# Your task
Will you repeat only the lines beginning at the one that mentions "What OpenSCAD source" and ending at the one that mentions "back_dip = 0.3; // [0.2:0.05:0.5]", both of them included, exactly?

# Data to use
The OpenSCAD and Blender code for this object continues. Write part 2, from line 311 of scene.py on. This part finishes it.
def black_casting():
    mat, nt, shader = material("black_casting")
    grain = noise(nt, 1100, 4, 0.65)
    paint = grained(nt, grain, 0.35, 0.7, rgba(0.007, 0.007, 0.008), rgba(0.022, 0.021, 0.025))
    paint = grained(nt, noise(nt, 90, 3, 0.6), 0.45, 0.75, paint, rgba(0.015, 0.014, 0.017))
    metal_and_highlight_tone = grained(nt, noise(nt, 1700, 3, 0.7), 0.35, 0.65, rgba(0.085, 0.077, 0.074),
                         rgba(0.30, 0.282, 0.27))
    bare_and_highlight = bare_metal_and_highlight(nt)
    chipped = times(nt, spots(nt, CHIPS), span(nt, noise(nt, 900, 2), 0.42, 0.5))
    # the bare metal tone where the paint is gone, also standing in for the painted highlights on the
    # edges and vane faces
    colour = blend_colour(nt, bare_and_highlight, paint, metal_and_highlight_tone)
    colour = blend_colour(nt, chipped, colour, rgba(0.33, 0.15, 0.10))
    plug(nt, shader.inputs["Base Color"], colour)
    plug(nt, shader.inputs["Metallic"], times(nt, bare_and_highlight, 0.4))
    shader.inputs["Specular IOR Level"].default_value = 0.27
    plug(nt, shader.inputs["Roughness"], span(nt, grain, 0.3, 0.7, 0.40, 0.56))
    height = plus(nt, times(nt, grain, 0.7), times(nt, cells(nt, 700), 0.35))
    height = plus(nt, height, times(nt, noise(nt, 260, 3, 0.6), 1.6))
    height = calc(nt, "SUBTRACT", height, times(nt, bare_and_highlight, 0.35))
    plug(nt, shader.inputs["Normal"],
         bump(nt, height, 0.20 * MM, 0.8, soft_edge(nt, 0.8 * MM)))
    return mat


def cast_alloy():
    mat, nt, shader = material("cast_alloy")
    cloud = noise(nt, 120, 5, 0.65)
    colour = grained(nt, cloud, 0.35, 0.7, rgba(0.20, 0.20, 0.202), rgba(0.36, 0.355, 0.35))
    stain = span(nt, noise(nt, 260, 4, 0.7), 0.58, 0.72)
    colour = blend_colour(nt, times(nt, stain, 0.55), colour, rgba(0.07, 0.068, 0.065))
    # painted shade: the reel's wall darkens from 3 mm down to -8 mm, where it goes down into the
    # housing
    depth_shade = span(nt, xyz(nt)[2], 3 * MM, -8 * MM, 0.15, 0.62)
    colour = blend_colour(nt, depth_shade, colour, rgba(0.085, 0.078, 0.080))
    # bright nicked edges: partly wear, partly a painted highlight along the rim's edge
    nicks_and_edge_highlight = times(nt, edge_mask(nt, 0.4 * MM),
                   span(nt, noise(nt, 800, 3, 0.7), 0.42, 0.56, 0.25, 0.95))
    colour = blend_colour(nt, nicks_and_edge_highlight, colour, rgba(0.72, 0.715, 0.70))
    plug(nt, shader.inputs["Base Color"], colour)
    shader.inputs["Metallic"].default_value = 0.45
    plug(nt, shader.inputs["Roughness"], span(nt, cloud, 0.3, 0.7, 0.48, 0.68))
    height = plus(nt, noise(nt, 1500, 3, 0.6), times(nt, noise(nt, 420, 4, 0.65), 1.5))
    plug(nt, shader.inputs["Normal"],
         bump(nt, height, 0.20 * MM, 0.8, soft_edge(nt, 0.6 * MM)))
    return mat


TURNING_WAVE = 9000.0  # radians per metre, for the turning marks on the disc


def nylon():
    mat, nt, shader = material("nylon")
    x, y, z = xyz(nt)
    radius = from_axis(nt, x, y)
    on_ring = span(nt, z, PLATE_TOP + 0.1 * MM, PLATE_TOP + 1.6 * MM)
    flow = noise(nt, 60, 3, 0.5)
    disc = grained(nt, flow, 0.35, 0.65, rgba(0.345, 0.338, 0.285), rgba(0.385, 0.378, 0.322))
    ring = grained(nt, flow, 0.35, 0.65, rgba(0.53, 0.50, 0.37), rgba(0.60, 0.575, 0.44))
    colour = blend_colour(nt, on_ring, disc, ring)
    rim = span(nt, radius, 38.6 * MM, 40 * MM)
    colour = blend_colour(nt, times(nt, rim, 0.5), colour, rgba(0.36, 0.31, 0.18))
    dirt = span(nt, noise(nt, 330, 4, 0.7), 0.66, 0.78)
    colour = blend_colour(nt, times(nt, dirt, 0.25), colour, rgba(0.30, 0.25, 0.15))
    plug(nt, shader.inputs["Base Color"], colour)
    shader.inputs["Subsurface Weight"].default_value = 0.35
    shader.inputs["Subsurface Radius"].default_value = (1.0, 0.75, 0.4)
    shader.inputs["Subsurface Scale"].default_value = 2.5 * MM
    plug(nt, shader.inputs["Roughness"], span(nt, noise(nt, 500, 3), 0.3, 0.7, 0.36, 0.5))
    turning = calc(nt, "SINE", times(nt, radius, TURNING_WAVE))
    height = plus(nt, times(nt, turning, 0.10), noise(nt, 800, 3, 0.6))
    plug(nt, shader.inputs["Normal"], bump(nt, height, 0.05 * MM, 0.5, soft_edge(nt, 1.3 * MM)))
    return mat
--
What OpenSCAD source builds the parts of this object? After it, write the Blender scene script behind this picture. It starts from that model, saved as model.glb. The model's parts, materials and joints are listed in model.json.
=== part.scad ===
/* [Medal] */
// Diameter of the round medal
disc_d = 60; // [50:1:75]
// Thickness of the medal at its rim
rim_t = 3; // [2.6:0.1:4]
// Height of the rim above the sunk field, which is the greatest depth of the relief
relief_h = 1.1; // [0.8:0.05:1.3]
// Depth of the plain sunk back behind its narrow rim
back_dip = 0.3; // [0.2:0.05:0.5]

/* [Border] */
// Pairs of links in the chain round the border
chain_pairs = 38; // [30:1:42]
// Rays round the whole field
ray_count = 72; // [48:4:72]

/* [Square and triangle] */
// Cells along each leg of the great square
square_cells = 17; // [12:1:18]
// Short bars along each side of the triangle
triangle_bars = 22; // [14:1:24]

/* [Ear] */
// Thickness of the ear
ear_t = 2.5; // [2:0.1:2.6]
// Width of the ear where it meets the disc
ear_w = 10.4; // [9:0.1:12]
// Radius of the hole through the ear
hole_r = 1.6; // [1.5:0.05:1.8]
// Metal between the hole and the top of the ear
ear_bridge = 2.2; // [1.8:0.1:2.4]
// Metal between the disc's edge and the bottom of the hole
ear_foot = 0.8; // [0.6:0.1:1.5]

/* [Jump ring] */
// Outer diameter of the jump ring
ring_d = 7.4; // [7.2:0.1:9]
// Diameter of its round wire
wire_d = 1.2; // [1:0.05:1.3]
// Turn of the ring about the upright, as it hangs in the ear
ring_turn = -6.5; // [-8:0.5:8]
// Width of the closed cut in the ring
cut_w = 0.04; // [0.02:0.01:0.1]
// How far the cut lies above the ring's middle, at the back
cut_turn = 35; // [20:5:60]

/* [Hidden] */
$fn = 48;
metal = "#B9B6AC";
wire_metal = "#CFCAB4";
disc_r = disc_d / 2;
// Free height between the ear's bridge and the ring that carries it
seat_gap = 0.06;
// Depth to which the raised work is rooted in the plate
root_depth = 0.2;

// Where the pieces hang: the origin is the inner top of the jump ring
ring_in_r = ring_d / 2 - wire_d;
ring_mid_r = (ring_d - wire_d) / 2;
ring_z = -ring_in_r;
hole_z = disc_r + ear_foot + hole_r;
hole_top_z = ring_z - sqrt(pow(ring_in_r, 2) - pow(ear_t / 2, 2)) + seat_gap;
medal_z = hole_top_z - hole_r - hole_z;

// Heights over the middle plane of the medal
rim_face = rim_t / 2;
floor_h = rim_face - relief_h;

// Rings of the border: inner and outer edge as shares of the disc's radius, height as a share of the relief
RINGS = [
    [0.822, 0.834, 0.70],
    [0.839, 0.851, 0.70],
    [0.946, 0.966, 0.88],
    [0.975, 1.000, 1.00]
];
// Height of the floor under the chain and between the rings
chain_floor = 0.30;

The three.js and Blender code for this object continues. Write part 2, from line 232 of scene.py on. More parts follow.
==
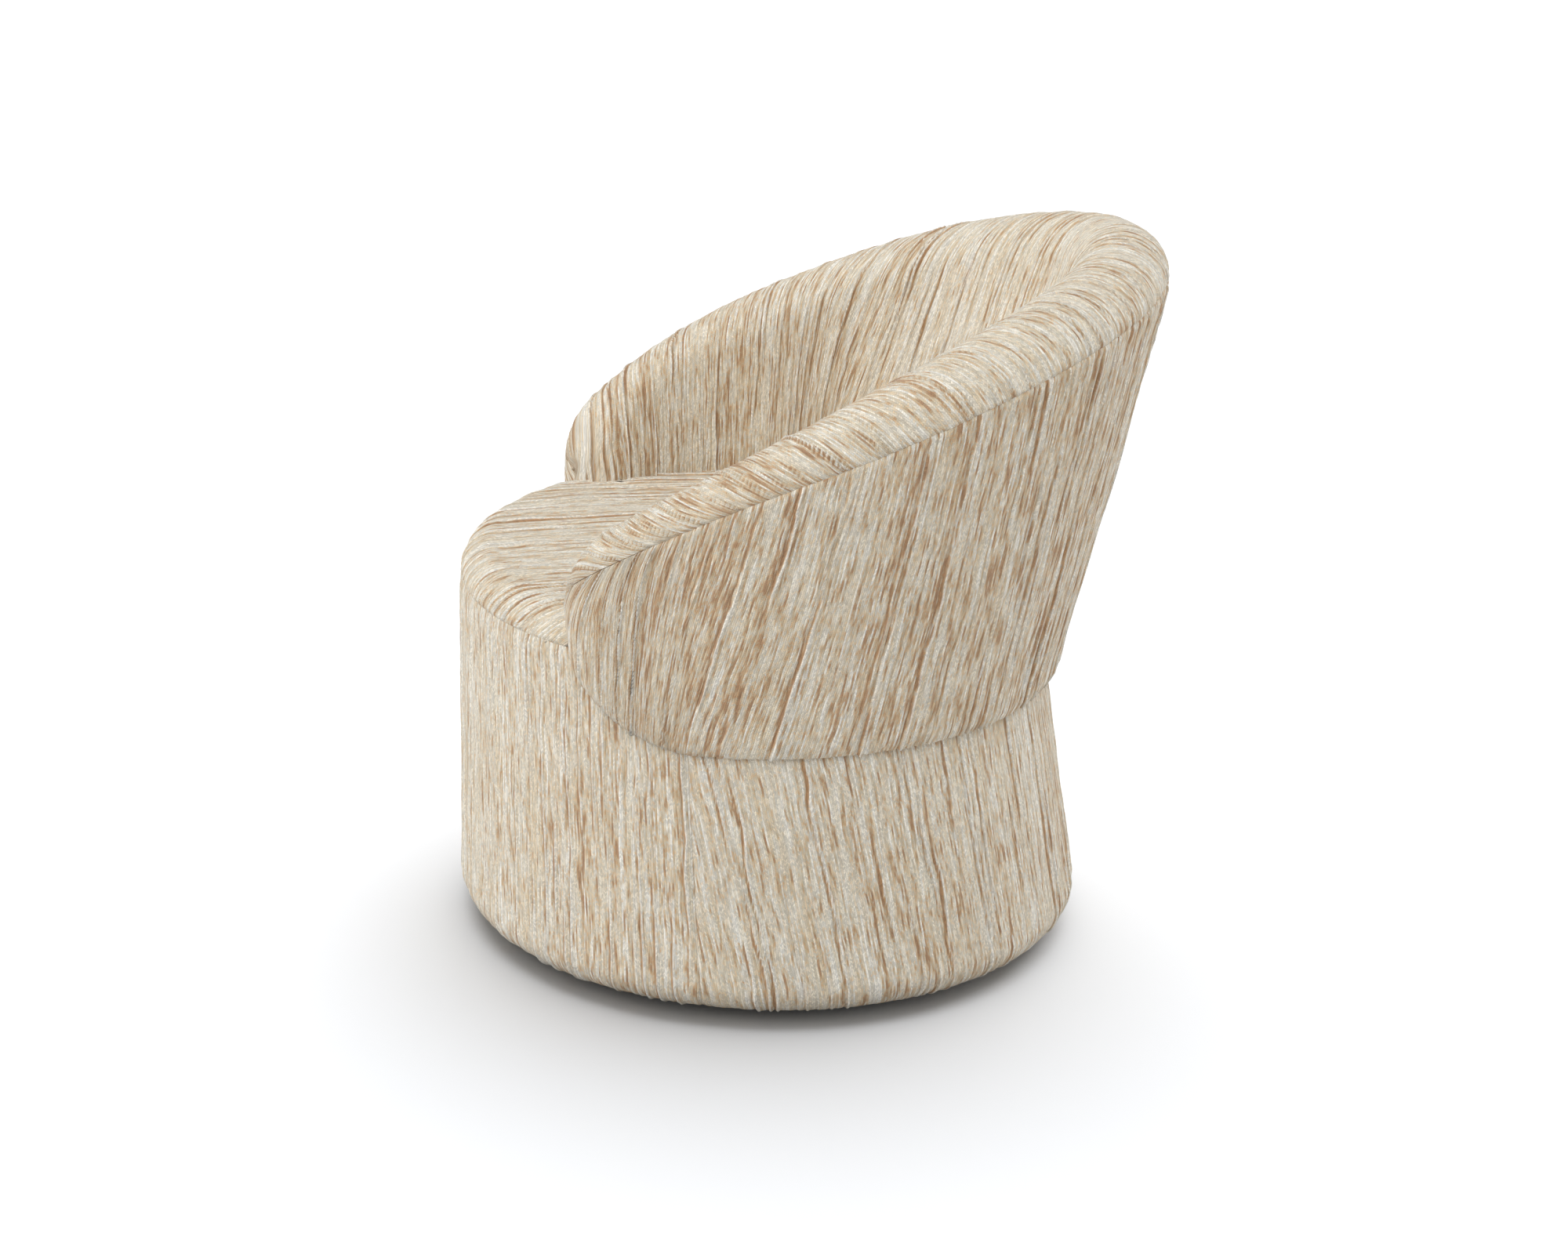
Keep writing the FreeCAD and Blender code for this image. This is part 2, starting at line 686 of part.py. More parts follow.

# Full solution
What OpenSCAD source builds the parts of this object? After it, write the Blender scene script behind this picture. It starts from that model, saved as model.glb. The model's parts, materials and joints are listed in model.json.
=== part.scad ===
/* [Medal] */
// Diameter of the round medal
disc_d = 60; // [50:1:75]
// Thickness of the medal at its rim
rim_t = 3; // [2.6:0.1:4]
// Height of the rim above the sunk field, which is the greatest depth of the relief
relief_h = 1.1; // [0.8:0.05:1.3]
// Depth of the plain sunk back behind its narrow rim
back_dip = 0.3; // [0.2:0.05:0.5]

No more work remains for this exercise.